May 19 - June 01, 2025

IT WAS ONLY AFTER my father died that I got access to his conversations with the creatures who fleeced him.

- Christopher Ketchman

My 82-Year Old Father Had So Many Girlfriends He Couldn't Believe His Luck

He was so enamored by the members of what he jokingly called his “harem”— women online who may not have existed in real life but who nonetheless ran off with his money—that he printed the transcripts of their dialogues and filed them in metal cabinets in his office in Cobble Hill. This was in keeping with his diligent habits of organization and documentation. My father, Brian Ketcham, had been a transportation engineer and urban planner of some renown in New York.
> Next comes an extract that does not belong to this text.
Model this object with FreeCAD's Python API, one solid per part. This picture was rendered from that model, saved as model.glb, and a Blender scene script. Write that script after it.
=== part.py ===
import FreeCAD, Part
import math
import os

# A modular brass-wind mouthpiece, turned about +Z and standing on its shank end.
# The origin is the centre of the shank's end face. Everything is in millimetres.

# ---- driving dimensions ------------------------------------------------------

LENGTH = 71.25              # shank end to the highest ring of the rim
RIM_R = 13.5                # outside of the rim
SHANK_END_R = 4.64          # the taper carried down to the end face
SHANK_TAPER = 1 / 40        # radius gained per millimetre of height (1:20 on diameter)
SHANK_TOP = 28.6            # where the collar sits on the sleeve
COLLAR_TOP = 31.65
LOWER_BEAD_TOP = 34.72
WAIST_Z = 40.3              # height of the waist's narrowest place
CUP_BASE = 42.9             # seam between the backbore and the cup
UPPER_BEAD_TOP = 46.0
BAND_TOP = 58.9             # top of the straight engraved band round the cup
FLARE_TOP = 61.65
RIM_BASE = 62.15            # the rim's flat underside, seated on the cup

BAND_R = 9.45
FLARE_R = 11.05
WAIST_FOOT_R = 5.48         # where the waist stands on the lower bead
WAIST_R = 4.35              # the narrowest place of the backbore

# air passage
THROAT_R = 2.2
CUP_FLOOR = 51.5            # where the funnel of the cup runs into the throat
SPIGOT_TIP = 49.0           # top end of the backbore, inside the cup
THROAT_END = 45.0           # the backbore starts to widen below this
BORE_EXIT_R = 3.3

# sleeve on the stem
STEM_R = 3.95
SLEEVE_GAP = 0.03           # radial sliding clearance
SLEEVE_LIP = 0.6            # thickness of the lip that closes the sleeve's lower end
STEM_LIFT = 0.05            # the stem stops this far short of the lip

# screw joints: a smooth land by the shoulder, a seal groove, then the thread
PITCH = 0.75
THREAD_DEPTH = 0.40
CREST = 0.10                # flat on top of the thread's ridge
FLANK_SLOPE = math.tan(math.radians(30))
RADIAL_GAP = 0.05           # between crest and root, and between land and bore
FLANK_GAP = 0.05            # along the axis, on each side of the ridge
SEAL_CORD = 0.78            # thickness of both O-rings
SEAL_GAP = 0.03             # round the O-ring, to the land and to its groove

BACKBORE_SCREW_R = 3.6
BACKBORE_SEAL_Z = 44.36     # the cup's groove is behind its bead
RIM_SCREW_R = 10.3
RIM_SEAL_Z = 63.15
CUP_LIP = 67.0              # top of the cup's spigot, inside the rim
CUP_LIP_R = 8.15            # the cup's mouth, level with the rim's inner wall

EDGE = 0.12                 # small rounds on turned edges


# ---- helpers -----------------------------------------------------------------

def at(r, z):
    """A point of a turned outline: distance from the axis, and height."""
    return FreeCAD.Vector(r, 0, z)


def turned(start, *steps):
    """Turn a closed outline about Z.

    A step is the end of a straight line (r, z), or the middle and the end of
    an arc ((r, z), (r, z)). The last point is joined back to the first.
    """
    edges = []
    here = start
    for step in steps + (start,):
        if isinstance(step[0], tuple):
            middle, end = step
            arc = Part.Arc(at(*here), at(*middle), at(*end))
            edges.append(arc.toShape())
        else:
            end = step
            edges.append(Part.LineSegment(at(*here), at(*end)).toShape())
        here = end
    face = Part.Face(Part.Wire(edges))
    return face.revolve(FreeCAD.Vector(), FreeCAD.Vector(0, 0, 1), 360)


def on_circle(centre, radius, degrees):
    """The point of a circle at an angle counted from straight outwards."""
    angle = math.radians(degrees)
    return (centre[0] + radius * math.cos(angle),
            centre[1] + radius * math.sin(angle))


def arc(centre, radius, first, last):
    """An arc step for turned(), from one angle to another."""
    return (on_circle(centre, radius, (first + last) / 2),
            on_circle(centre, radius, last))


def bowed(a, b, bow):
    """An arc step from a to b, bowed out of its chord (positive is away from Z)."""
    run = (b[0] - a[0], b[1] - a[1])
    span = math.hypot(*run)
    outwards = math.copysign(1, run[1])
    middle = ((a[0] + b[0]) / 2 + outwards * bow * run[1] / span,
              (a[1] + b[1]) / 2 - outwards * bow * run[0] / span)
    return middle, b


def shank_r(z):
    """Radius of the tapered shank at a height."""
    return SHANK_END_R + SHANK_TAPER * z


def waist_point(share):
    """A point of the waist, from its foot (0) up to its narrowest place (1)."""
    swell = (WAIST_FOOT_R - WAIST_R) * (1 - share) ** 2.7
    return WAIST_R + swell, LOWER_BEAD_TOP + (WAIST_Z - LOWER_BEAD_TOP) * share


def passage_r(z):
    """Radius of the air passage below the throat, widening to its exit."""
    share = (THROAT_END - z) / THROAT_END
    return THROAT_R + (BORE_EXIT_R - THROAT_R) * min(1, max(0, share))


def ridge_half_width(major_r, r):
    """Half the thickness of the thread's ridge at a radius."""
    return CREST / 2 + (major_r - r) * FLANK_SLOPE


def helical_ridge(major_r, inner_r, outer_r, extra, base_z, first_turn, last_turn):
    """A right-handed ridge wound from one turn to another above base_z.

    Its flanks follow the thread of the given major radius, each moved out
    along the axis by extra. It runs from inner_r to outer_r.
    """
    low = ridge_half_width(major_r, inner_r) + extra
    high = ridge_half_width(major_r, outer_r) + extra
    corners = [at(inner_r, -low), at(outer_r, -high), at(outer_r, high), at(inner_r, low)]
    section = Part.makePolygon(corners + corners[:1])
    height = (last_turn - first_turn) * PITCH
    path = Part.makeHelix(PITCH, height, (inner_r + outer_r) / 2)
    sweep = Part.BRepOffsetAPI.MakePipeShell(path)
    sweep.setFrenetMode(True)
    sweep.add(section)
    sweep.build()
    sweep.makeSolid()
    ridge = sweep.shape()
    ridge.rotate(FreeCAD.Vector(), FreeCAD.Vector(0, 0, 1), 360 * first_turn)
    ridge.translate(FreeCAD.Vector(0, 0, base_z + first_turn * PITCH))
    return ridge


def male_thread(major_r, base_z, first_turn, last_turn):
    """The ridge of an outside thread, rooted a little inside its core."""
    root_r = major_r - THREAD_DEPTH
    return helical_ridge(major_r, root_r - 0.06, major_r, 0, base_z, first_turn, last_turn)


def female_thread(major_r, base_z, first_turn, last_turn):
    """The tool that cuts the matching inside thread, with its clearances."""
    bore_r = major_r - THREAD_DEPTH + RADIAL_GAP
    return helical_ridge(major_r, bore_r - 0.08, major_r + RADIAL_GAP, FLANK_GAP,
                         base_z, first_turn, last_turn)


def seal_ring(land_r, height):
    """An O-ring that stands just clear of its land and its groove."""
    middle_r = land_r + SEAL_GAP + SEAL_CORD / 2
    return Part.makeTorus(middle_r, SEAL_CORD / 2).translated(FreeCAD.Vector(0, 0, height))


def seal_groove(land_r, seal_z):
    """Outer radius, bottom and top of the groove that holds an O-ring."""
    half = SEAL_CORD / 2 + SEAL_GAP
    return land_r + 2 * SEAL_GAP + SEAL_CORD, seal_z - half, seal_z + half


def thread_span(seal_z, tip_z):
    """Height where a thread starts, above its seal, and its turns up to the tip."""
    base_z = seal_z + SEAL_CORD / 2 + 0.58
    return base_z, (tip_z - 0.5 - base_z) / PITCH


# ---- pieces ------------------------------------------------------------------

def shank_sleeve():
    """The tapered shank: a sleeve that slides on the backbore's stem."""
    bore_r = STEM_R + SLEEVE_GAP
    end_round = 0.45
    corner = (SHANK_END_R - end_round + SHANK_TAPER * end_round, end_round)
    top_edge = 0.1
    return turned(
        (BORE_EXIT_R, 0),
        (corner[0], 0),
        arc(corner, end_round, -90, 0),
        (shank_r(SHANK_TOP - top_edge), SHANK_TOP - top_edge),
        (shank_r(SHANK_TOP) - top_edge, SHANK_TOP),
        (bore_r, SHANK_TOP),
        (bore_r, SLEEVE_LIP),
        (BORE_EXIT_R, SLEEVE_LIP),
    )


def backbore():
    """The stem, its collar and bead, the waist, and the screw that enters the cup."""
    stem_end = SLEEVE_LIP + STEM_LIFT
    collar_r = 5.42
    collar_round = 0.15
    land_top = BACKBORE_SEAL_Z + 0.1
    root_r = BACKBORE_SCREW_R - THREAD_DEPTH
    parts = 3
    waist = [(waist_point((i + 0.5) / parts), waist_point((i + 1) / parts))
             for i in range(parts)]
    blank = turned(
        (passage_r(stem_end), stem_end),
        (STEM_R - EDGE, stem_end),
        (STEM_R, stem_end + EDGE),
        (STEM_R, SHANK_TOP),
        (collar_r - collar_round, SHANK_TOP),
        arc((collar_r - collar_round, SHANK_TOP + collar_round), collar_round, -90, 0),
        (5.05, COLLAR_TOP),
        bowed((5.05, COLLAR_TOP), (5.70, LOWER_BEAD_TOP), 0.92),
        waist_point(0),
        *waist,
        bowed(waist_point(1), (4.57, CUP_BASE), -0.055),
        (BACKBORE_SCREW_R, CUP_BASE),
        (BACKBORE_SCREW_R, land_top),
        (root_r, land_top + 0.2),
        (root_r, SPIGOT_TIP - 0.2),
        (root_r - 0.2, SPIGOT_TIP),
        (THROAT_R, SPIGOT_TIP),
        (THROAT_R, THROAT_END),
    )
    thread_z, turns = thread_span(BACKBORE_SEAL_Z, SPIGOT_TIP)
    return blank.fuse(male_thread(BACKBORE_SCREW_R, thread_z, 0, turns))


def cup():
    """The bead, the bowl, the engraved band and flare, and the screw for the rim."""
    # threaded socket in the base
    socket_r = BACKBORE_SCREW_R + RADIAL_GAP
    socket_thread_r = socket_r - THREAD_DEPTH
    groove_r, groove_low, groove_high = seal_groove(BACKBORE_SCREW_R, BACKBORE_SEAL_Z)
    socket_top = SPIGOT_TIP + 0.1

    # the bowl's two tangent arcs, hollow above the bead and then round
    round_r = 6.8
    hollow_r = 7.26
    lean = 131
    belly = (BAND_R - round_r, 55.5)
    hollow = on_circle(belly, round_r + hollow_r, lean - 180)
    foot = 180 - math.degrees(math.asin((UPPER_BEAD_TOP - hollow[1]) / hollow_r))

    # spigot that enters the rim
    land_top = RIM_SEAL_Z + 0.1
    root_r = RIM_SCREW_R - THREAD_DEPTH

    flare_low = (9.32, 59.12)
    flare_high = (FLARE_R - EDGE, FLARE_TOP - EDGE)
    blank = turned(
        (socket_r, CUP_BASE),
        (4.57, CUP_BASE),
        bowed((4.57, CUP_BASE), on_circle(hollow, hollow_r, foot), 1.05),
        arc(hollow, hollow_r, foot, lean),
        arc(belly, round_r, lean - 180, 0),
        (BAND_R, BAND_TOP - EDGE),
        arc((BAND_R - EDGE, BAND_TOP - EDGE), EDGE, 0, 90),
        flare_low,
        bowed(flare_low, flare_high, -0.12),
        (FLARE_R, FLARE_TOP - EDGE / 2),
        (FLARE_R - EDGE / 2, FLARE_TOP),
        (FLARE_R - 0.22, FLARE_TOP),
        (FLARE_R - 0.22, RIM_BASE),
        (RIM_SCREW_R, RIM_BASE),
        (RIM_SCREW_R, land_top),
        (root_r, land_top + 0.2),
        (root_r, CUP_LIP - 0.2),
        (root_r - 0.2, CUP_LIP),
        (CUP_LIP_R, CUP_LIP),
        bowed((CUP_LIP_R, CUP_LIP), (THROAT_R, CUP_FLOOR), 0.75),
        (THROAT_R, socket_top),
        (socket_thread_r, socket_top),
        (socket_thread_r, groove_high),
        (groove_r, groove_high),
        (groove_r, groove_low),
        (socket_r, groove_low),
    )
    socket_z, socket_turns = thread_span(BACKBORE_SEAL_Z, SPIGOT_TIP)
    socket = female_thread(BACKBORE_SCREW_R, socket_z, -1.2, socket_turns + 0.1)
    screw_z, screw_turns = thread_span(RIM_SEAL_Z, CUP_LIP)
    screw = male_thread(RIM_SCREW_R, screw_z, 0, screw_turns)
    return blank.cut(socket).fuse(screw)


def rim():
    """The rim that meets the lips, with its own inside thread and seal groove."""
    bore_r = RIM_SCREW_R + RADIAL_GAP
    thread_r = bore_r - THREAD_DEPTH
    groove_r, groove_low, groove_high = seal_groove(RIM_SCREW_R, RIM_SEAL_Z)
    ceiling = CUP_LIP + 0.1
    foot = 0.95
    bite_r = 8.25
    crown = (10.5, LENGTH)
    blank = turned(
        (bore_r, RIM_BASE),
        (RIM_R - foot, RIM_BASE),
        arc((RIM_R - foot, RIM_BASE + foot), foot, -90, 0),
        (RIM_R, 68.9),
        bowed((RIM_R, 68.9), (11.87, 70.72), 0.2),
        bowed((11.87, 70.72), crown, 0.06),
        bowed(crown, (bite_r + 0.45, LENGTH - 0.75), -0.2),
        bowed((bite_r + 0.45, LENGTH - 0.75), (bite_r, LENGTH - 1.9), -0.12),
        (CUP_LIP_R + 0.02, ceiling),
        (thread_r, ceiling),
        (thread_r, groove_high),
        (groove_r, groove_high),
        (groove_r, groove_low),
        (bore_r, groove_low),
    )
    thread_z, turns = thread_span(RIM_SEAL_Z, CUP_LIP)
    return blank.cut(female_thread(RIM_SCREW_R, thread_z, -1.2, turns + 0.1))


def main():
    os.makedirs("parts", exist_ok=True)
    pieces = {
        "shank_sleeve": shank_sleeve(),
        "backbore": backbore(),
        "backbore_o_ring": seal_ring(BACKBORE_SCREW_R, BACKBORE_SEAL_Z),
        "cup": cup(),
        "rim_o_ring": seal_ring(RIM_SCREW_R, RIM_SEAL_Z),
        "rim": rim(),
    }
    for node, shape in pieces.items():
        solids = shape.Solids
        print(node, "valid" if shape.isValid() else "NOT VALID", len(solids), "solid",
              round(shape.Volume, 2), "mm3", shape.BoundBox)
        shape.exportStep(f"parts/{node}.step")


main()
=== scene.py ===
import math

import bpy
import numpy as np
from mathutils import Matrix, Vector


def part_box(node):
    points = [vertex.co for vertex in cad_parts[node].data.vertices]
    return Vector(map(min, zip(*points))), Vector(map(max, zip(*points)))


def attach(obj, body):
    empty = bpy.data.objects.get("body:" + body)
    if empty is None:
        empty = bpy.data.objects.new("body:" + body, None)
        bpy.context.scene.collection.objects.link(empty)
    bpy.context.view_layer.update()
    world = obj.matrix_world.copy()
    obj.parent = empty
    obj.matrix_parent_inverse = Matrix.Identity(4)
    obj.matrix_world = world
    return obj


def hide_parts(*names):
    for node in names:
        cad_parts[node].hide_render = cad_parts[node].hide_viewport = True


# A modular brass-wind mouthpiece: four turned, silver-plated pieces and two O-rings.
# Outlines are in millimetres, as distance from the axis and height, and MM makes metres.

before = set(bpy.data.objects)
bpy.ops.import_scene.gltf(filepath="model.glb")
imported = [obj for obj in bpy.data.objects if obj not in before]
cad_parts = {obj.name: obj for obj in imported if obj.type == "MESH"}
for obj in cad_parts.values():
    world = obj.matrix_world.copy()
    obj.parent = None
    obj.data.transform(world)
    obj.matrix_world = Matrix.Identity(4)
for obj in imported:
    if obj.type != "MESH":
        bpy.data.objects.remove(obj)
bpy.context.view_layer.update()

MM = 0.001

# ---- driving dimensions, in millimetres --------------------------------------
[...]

Upon his death in 2024, the New York Times thought his life and work important enough to run a 1,100-word obituary, in which he was declared an “influential environmentalist.”

In his 80s, retired for more than a decade, he was spending his days conversing via chat on his office desktop, blinds drawn, with the still image of a large-breasted, smoky-eyed blonde from Russia named Vasilisa—a common name, I would learn later, for striving heroines and would-be princesses in Slavic fairy tales.

According to Brian’s notes, which I discovered not long after his death, Vasilisa, whom he'd met on Dream Singles, a dating website, was five-foot-five-inches tall, 108 pounds. He'd written her ID number carefully on a printout of her profile page. ZODIAC: LIBRA. EYES: GRAY. AGE: 33. What was her real identity? My father never speculated. He believed in Vasilisa. I thought perhaps she was a canny AI bot or perhaps some dude in his mom's basement in Moscow. There was some slight chance she was a real woman who'd signed up to meet her dream man.